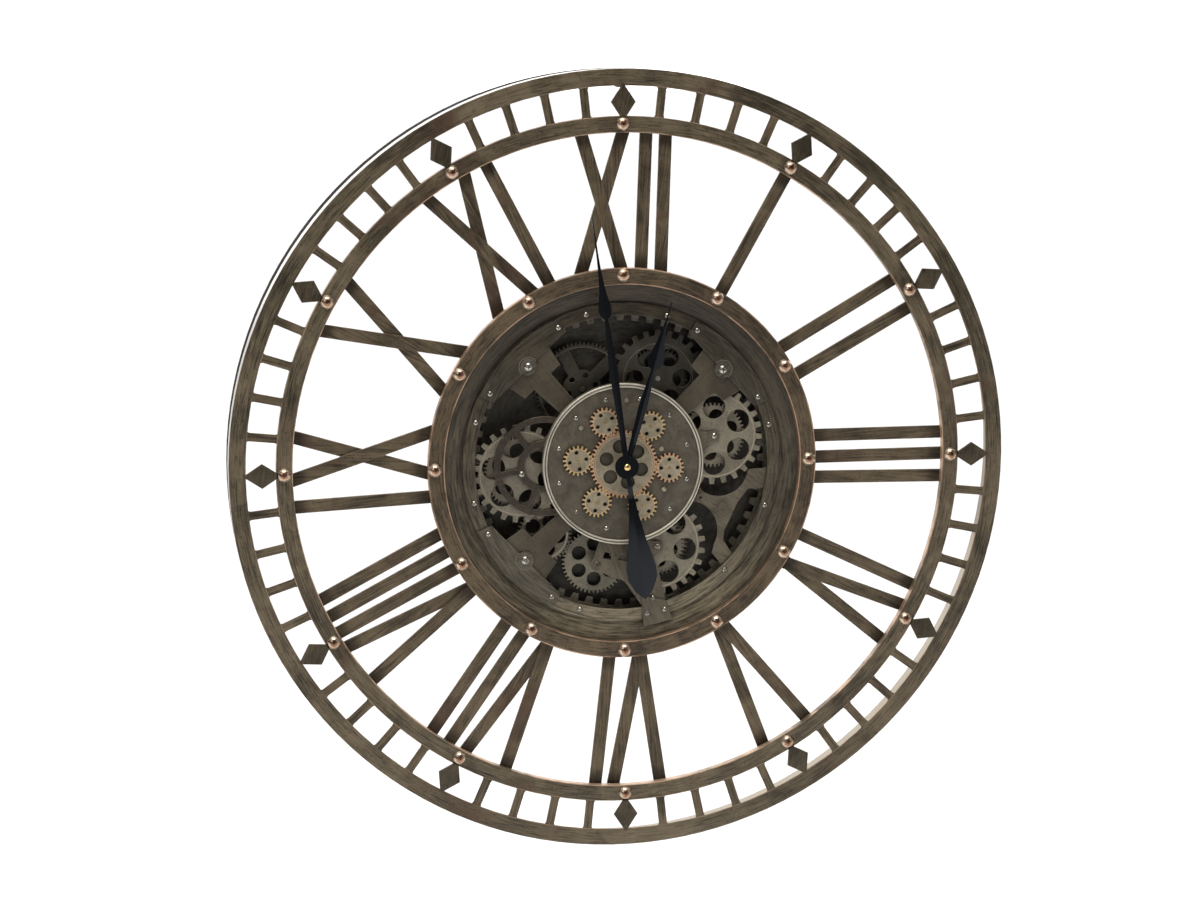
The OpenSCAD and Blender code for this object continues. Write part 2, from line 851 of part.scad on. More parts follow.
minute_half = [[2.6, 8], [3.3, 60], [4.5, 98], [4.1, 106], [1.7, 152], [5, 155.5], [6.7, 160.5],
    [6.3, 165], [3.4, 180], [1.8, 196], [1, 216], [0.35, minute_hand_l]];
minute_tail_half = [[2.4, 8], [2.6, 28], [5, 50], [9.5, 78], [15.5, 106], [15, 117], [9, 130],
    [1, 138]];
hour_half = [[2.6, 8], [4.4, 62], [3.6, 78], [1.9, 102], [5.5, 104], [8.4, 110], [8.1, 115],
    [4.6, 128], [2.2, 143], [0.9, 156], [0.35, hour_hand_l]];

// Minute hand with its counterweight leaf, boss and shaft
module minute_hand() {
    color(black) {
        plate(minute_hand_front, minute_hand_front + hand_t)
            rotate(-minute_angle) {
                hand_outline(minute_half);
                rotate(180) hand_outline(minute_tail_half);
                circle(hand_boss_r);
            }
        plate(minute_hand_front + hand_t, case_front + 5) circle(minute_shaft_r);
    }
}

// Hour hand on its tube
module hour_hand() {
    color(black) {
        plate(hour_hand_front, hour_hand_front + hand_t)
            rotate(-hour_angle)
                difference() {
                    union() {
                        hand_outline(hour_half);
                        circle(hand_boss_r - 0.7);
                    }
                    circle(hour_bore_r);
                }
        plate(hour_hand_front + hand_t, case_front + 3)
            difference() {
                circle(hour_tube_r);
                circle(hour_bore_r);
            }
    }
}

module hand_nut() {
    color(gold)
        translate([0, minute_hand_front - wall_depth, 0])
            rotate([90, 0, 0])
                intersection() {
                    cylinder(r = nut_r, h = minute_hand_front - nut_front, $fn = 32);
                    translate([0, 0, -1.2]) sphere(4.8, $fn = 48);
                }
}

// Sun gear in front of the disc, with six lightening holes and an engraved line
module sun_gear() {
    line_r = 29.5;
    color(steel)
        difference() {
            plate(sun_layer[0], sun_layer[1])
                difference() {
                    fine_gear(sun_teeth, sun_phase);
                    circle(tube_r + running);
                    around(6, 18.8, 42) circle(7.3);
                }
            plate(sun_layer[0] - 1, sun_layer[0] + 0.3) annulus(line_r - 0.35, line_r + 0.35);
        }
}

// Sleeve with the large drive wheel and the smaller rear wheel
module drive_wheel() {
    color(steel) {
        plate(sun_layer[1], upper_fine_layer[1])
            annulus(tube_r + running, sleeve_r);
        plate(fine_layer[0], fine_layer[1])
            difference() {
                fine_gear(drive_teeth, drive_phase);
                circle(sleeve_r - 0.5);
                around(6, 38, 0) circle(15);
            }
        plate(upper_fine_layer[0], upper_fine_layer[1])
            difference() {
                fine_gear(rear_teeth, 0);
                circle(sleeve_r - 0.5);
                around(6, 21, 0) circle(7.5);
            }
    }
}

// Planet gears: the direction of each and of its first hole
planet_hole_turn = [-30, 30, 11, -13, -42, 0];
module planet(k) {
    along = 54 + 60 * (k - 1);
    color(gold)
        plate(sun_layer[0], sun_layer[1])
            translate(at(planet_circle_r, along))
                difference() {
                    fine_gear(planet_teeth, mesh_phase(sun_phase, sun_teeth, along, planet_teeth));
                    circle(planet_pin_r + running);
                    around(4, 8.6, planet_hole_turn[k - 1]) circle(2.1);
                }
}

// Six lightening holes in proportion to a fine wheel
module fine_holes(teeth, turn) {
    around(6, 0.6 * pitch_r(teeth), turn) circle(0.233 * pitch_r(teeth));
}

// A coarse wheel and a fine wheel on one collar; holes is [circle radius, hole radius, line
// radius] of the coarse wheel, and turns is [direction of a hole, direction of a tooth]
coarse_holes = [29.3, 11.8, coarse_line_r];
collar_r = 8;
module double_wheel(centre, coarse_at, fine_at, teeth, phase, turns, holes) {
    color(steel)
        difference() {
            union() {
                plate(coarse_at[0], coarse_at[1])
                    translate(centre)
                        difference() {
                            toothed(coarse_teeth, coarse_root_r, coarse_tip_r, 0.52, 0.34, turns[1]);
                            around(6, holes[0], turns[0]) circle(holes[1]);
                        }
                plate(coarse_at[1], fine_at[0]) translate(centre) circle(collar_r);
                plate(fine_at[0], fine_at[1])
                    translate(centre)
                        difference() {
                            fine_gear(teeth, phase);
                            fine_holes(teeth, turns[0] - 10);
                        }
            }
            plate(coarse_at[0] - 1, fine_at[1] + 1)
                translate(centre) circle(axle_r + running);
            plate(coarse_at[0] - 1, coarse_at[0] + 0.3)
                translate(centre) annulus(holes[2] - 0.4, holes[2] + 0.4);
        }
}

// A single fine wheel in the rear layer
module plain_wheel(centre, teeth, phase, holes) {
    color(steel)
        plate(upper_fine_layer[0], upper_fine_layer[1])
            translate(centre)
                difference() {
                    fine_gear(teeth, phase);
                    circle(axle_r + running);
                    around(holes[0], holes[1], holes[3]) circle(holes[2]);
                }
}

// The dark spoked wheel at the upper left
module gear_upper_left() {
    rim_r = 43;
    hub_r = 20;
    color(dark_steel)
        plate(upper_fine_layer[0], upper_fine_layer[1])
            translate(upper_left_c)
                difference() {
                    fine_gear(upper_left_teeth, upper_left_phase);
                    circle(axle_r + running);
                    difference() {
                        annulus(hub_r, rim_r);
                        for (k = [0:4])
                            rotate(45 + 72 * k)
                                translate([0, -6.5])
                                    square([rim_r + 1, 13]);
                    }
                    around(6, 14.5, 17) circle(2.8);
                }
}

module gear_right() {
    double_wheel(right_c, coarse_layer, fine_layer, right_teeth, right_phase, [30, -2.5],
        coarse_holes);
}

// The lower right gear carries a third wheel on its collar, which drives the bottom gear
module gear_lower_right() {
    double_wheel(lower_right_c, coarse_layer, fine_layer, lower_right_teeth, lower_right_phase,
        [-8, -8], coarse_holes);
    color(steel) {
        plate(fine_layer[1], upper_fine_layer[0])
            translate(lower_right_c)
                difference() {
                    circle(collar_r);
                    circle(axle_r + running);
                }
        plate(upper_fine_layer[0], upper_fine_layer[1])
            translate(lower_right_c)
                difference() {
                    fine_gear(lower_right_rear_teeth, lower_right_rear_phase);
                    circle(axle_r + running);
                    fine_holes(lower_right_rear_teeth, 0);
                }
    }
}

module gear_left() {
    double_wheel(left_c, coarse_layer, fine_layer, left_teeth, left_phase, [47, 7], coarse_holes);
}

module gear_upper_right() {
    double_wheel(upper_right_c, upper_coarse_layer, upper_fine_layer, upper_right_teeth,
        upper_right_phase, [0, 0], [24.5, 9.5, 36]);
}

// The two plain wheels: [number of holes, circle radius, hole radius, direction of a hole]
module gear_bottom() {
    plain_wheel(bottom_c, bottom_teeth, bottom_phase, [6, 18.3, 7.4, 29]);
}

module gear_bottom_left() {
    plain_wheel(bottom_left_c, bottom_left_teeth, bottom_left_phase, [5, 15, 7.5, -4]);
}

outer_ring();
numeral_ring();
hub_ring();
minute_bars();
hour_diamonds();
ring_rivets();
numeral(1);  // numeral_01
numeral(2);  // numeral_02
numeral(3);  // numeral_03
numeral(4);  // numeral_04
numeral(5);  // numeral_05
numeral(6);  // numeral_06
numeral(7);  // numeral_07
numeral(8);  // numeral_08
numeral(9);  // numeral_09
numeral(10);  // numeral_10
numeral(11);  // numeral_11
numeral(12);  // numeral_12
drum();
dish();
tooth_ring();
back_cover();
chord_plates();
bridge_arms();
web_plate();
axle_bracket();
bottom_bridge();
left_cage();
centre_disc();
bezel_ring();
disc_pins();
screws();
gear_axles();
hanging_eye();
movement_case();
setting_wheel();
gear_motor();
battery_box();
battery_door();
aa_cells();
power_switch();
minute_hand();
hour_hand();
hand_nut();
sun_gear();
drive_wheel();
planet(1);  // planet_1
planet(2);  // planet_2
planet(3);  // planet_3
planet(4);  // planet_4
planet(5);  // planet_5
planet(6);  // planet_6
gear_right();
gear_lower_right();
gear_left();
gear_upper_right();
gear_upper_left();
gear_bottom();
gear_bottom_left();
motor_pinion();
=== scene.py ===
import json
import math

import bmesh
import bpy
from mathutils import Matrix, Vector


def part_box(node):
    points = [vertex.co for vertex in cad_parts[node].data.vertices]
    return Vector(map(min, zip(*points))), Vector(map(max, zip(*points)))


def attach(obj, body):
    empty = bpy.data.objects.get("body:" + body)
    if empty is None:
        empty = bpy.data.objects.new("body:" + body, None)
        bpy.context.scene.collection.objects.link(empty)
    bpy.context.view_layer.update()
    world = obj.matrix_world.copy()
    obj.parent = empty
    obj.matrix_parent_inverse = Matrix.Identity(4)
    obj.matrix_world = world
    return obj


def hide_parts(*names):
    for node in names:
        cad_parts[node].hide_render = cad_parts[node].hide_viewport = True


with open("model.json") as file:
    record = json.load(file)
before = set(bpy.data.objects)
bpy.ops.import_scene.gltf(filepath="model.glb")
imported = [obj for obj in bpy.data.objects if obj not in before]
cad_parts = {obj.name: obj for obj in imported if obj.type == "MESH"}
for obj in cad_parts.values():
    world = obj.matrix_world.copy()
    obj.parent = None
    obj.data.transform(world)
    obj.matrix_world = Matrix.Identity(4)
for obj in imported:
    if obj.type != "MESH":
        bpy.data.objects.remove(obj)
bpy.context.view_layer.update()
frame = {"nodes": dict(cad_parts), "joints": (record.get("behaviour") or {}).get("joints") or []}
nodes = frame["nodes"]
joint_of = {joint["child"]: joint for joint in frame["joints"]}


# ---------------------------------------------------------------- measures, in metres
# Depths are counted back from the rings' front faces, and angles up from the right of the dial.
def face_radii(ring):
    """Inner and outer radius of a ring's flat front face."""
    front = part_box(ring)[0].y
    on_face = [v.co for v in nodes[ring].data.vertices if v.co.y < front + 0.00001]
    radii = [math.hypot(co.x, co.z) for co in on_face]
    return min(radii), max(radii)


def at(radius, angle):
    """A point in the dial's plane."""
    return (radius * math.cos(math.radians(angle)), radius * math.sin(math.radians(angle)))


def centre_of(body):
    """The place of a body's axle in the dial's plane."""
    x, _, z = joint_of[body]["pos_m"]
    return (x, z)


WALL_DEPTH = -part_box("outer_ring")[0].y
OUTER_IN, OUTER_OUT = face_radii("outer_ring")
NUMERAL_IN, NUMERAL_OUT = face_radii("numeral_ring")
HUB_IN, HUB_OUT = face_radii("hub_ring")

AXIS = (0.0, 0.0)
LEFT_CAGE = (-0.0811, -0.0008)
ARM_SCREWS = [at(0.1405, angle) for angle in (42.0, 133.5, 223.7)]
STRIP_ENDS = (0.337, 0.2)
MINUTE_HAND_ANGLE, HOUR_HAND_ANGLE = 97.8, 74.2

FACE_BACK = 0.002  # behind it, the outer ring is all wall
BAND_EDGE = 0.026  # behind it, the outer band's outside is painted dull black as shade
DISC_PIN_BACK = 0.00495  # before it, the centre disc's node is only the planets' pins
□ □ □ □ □
### YOUR TASK
Your task is to extract exactly the lines starting at the line with "direction of a hole]" and ending at the line with "before = set(bpy.data.objects)", including both ends, and no other lines.

### FULL ANSWER
// The two plain wheels: [number of holes, circle radius, hole radius, direction of a hole]
module gear_bottom() {
    plain_wheel(bottom_c, bottom_teeth, bottom_phase, [6, 18.3, 7.4, 29]);
}

module gear_bottom_left() {
    plain_wheel(bottom_left_c, bottom_left_teeth, bottom_left_phase, [5, 15, 7.5, -4]);
}

outer_ring();
numeral_ring();
hub_ring();
minute_bars();
hour_diamonds();
ring_rivets();
numeral(1);  // numeral_01
numeral(2);  // numeral_02
numeral(3);  // numeral_03
numeral(4);  // numeral_04
numeral(5);  // numeral_05
numeral(6);  // numeral_06
numeral(7);  // numeral_07
numeral(8);  // numeral_08
numeral(9);  // numeral_09
numeral(10);  // numeral_10
numeral(11);  // numeral_11
numeral(12);  // numeral_12
drum();
dish();
tooth_ring();
back_cover();
chord_plates();
bridge_arms();
web_plate();
axle_bracket();
bottom_bridge();
left_cage();
centre_disc();
bezel_ring();
disc_pins();
screws();
gear_axles();
hanging_eye();
movement_case();
setting_wheel();
gear_motor();
battery_box();
battery_door();
aa_cells();
power_switch();
minute_hand();
hour_hand();
hand_nut();
sun_gear();
drive_wheel();
planet(1);  // planet_1
planet(2);  // planet_2
planet(3);  // planet_3
planet(4);  // planet_4
planet(5);  // planet_5
planet(6);  // planet_6
gear_right();
gear_lower_right();
gear_left();
gear_upper_right();
gear_upper_left();
gear_bottom();
gear_bottom_left();
motor_pinion();
=== scene.py ===
import json
import math

import bmesh
import bpy
from mathutils import Matrix, Vector


def part_box(node):
    points = [vertex.co for vertex in cad_parts[node].data.vertices]
    return Vector(map(min, zip(*points))), Vector(map(max, zip(*points)))


def attach(obj, body):
    empty = bpy.data.objects.get("body:" + body)
    if empty is None:
        empty = bpy.data.objects.new("body:" + body, None)
        bpy.context.scene.collection.objects.link(empty)
    bpy.context.view_layer.update()
    world = obj.matrix_world.copy()
    obj.parent = empty
    obj.matrix_parent_inverse = Matrix.Identity(4)
    obj.matrix_world = world
    return obj


def hide_parts(*names):
    for node in names:
        cad_parts[node].hide_render = cad_parts[node].hide_viewport = True


with open("model.json") as file:
    record = json.load(file)
before = set(bpy.data.objects)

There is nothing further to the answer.